▼

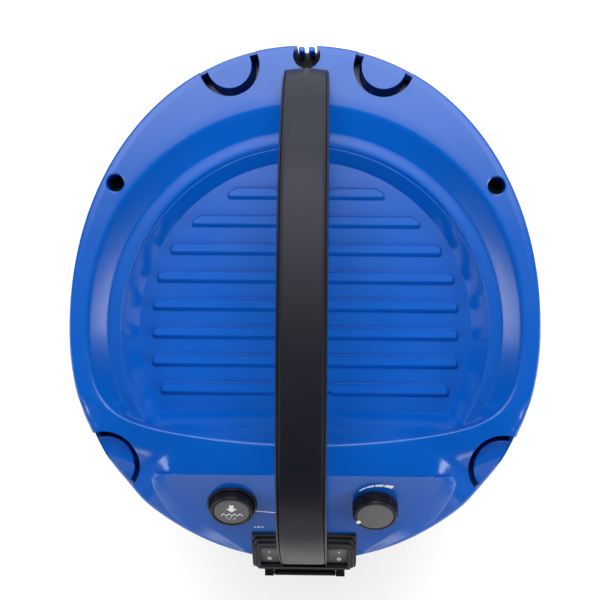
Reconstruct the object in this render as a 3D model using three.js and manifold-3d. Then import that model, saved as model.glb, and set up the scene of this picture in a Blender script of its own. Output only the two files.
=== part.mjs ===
// Shop vacuum: a round tank on a wheeled base, under an egg-shaped motor head with a carry handle.
// Millimetres, +Z up, -Y is the control panel side. Most pieces are drawn round the tank's axis, and the
// whole group is shifted at the end so that the model stands centred over its origin.

import * as THREE from 'three';
import { mergeVertices } from 'three/addons/utils/BufferGeometryUtils.js';
import Module from 'manifold-3d';

const wasm = await Module();
wasm.setup();

// ---------------------------------------------------------------- clearances
const GAP = 0.3;                    // between touching pieces
const RUNNING = 0.4;                // round a piece that turns or slides
const WALL = 3;                     // moulded plastic wall
const CUT = 40;                     // how far a cutter reaches past what it cuts

// ---------------------------------------------------------------- heights above the floor
const BASE_Z = 62;                  // underside of the base plate
const BASE_THICK = 10;
const DRUM_HEIGHT = 264;
const FLANGE_THICK = 5.4;
const SEAL_THICK = 3;
const COVER_HEIGHT = 82;            // skirt foot to deck
const HANDLE_RISE = 96;             // deck to the top of the handle

const DRUM_Z = BASE_Z + BASE_THICK + GAP;
const RIM_Z = DRUM_Z + DRUM_HEIGHT;
const SEAL_Z = RIM_Z + GAP;
const FLANGE_Z = SEAL_Z + SEAL_THICK + GAP;
const COVER_Z = FLANGE_Z + FLANGE_THICK + GAP;
const DECK_Z = COVER_Z + COVER_HEIGHT;

// ---------------------------------------------------------------- head cover, drawn from above
const HALF_WIDTH = 189.5;
const REAR_REACH = 227;
const FRONT_REACH = 197;
const REAR_POWER = 2.08;            // superellipse powers of the egg outline
const FRONT_POWER = 2.06;
const SKIRT_DRAFT = 4.5;
const COVE_RADIUS = 177.6;          // the round recess, from the deck down to the ledge
const LEDGE_RADIUS = 159.2;
const TRAY_TOP_RADIUS = 148.8;
const TRAY_FOOT_RADIUS = 136;
const LEDGE_DROP = 12;
const TRAY_DROP = 30;
const RIDGE_REACH = 96.8;           // the deck's front edge on the centre line
const RIDGE_BOW = 0.00088;          // how far that edge curves back to the sides, per mm
const RIDGE_BLEND = 48;             // length over which the edge runs into the egg outline
const STRIP_WIDTH = 3;              // rim strip beside the cove
const STRIP_BLEND = 20;
const TRAY_FRONT = 68;              // the tray floor's straight front edge
const LEDGE_FRONT = 83.5;           // the ledge's front edge, on the straight wall up to the ridge
const LEDGE_FRONT_BOW = 0.00036;
const HOOD_RUN = 21.9;              // gentle slope in front of the ridge
const HOOD_FALL = 0.3;
const CORNER_FALL = 0.85;           // the steeper front corners
const SKIRT_SEGMENTS = 72;

// ---------------------------------------------------------------- control panel
const PANEL_TILT = THREE.MathUtils.degToRad(44);
const PANEL_TOP_Y = -(RIDGE_REACH + HOOD_RUN);
const PANEL_TOP_Z = DECK_Z - HOOD_FALL * HOOD_RUN;
const PANEL_TOP_HALF = 112;
const PANEL_FOOT_HALF = 58;
const PANEL_FOOT_Y = -196;
const CONTROL_X = 58.4;             // button to the left, knob to the right of the handle
const CONTROL_V = -36;              // down the panel from its top edge
const BUTTON_RADIUS = 18;
const BUTTON_RISE = 9;
const BUTTON_SKIRT = 4;             // how far the cap reaches below the panel
const BUTTON_TRAVEL = 6;
const RING_WIDTH = 3.6;
const KNOB_RADIUS = 18.5;
const KNOB_HEIGHT = 15;
const BEZEL_HALF = 43;
const BEZEL_TOP_V = -81.5;
const BEZEL_FOOT_V = -113;
const BEZEL_RISE = 4;
const BEZEL_DEPTH = 8;
const BEZEL_LIP = 2;
const ROCKER_X = 29.2;
const ROCKER_WIDTH = 19.6;
const ROCKER_V = -97.3;
const ROCKER_RADIUS = 11.5;
const ROCKER_LEAN = 8;              // degrees each way

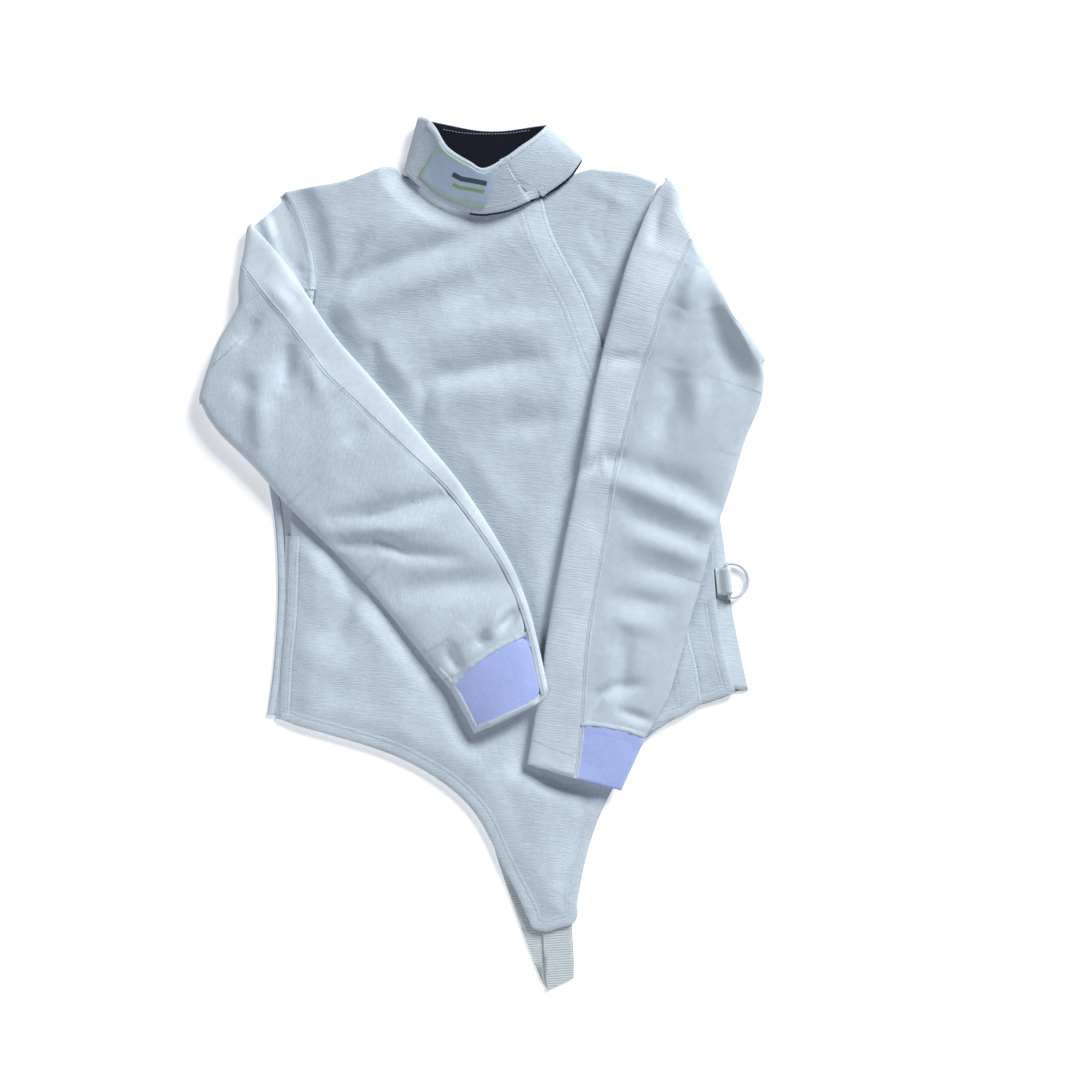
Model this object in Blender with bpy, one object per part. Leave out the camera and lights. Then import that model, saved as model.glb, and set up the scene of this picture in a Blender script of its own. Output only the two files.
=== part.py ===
"""A fencing jacket laid flat on its back, its sleeves folded over the front.

Metres, +Z up. The origin is the middle of the jacket's footprint, on the surface
that it lies on, and +Y runs from the crotch strap to the collar. Left and right in
the names are the wearer's, so the right sleeve lies at -X.
"""

import math

import bmesh
import bpy
import numpy as np
from mathutils import Vector

MM = 0.001

# Driving dimensions, in millimetres.
CLOTH = 2.0            # wall of a body or sleeve panel
COLLAR_WALL = 1.7
LINING_WALL = 1.0
WEBBING = 1.3
SEAM_GAP = 0.3         # between two pieces sewn edge to edge, or lying on each other
LOFT = 2.2             # how far the front rises off the back in the middle of the body
LOFT_SLOPE = 70.0      # width over which it rises from the body's sides
UNDER_FROM = 44.0      # the right front rises over the left front's edge between
UNDER_TO = 28.0        # these two distances before it
SLEEVE_HALF = 3.4      # half the height of a flattened sleeve
ARMHOLE_HALF = 2.2     # the same where it joins the armhole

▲

Your task is to reproduce the whole listing exactly.

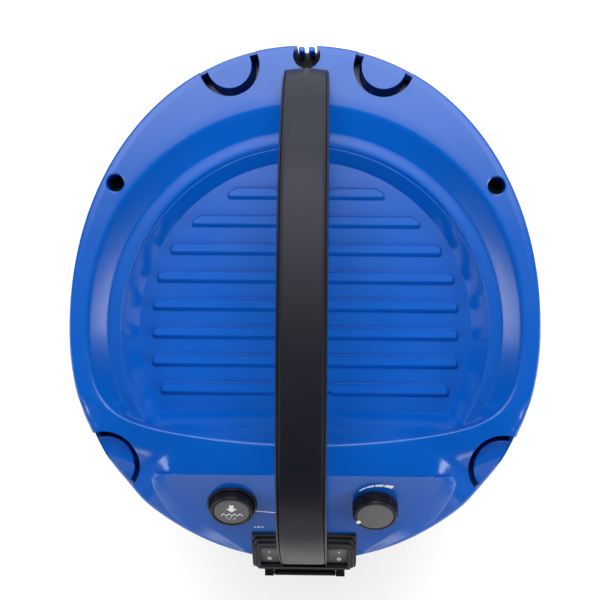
Reconstruct the object in this render as a 3D model using three.js and manifold-3d. Then import that model, saved as model.glb, and set up the scene of this picture in a Blender script of its own. Output only the two files.
=== part.mjs ===
// Shop vacuum: a round tank on a wheeled base, under an egg-shaped motor head with a carry handle.
// Millimetres, +Z up, -Y is the control panel side. Most pieces are drawn round the tank's axis, and the
// whole group is shifted at the end so that the model stands centred over its origin.

import * as THREE from 'three';
import { mergeVertices } from 'three/addons/utils/BufferGeometryUtils.js';
import Module from 'manifold-3d';

const wasm = await Module();
wasm.setup();

// ---------------------------------------------------------------- clearances
const GAP = 0.3;                    // between touching pieces
const RUNNING = 0.4;                // round a piece that turns or slides
const WALL = 3;                     // moulded plastic wall
const CUT = 40;                     // how far a cutter reaches past what it cuts

// ---------------------------------------------------------------- heights above the floor
const BASE_Z = 62;                  // underside of the base plate
const BASE_THICK = 10;
const DRUM_HEIGHT = 264;
const FLANGE_THICK = 5.4;
const SEAL_THICK = 3;
const COVER_HEIGHT = 82;            // skirt foot to deck
const HANDLE_RISE = 96;             // deck to the top of the handle

const DRUM_Z = BASE_Z + BASE_THICK + GAP;
const RIM_Z = DRUM_Z + DRUM_HEIGHT;
const SEAL_Z = RIM_Z + GAP;
const FLANGE_Z = SEAL_Z + SEAL_THICK + GAP;
const COVER_Z = FLANGE_Z + FLANGE_THICK + GAP;
const DECK_Z = COVER_Z + COVER_HEIGHT;

// ---------------------------------------------------------------- head cover, drawn from above
const HALF_WIDTH = 189.5;
const REAR_REACH = 227;
const FRONT_REACH = 197;
const REAR_POWER = 2.08;            // superellipse powers of the egg outline
const FRONT_POWER = 2.06;
const SKIRT_DRAFT = 4.5;
const COVE_RADIUS = 177.6;          // the round recess, from the deck down to the ledge
const LEDGE_RADIUS = 159.2;
const TRAY_TOP_RADIUS = 148.8;
const TRAY_FOOT_RADIUS = 136;
const LEDGE_DROP = 12;
const TRAY_DROP = 30;
const RIDGE_REACH = 96.8;           // the deck's front edge on the centre line
const RIDGE_BOW = 0.00088;          // how far that edge curves back to the sides, per mm
const RIDGE_BLEND = 48;             // length over which the edge runs into the egg outline
const STRIP_WIDTH = 3;              // rim strip beside the cove
const STRIP_BLEND = 20;
const TRAY_FRONT = 68;              // the tray floor's straight front edge
const LEDGE_FRONT = 83.5;           // the ledge's front edge, on the straight wall up to the ridge
const LEDGE_FRONT_BOW = 0.00036;
const HOOD_RUN = 21.9;              // gentle slope in front of the ridge
const HOOD_FALL = 0.3;
const CORNER_FALL = 0.85;           // the steeper front corners
const SKIRT_SEGMENTS = 72;

// ---------------------------------------------------------------- control panel
const PANEL_TILT = THREE.MathUtils.degToRad(44);
const PANEL_TOP_Y = -(RIDGE_REACH + HOOD_RUN);
const PANEL_TOP_Z = DECK_Z - HOOD_FALL * HOOD_RUN;
const PANEL_TOP_HALF = 112;
const PANEL_FOOT_HALF = 58;
const PANEL_FOOT_Y = -196;
const CONTROL_X = 58.4;             // button to the left, knob to the right of the handle
const CONTROL_V = -36;              // down the panel from its top edge
const BUTTON_RADIUS = 18;
const BUTTON_RISE = 9;
const BUTTON_SKIRT = 4;             // how far the cap reaches below the panel
const BUTTON_TRAVEL = 6;
const RING_WIDTH = 3.6;
const KNOB_RADIUS = 18.5;
const KNOB_HEIGHT = 15;
const BEZEL_HALF = 43;
const BEZEL_TOP_V = -81.5;
const BEZEL_FOOT_V = -113;
const BEZEL_RISE = 4;
const BEZEL_DEPTH = 8;
const BEZEL_LIP = 2;
const ROCKER_X = 29.2;
const ROCKER_WIDTH = 19.6;
const ROCKER_V = -97.3;
const ROCKER_RADIUS = 11.5;
const ROCKER_LEAN = 8;              // degrees each way

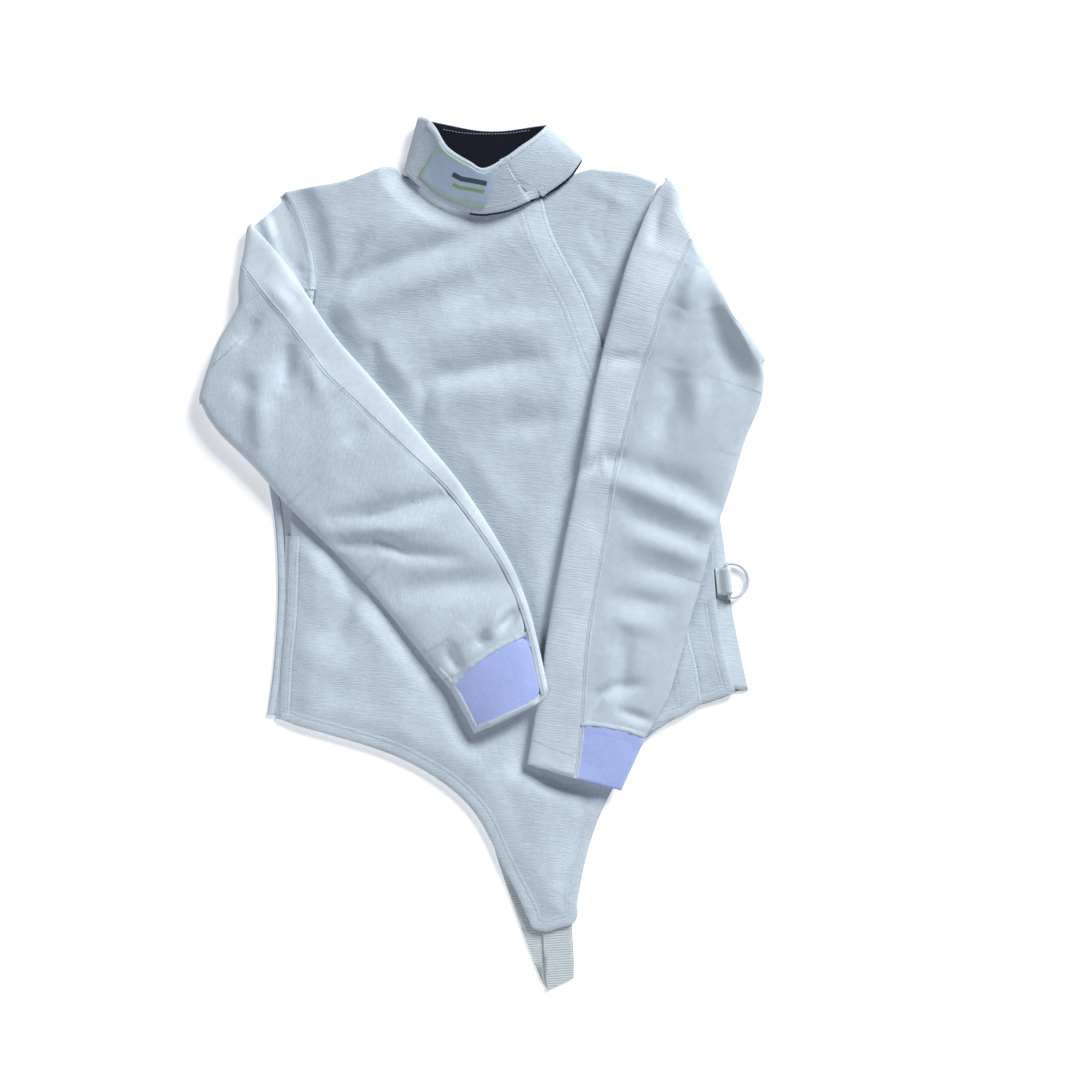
Model this object in Blender with bpy, one object per part. Leave out the camera and lights. Then import that model, saved as model.glb, and set up the scene of this picture in a Blender script of its own. Output only the two files.
=== part.py ===
"""A fencing jacket laid flat on its back, its sleeves folded over the front.

Metres, +Z up. The origin is the middle of the jacket's footprint, on the surface
that it lies on, and +Y runs from the crotch strap to the collar. Left and right in
the names are the wearer's, so the right sleeve lies at -X.
"""

import math

import bmesh
import bpy
import numpy as np
from mathutils import Vector

MM = 0.001

# Driving dimensions, in millimetres.
CLOTH = 2.0            # wall of a body or sleeve panel
COLLAR_WALL = 1.7
LINING_WALL = 1.0
WEBBING = 1.3
SEAM_GAP = 0.3         # between two pieces sewn edge to edge, or lying on each other
LOFT = 2.2             # how far the front rises off the back in the middle of the body
LOFT_SLOPE = 70.0      # width over which it rises from the body's sides
UNDER_FROM = 44.0      # the right front rises over the left front's edge between
UNDER_TO = 28.0        # these two distances before it
SLEEVE_HALF = 3.4      # half the height of a flattened sleeve
ARMHOLE_HALF = 2.2     # the same where it joins the armhole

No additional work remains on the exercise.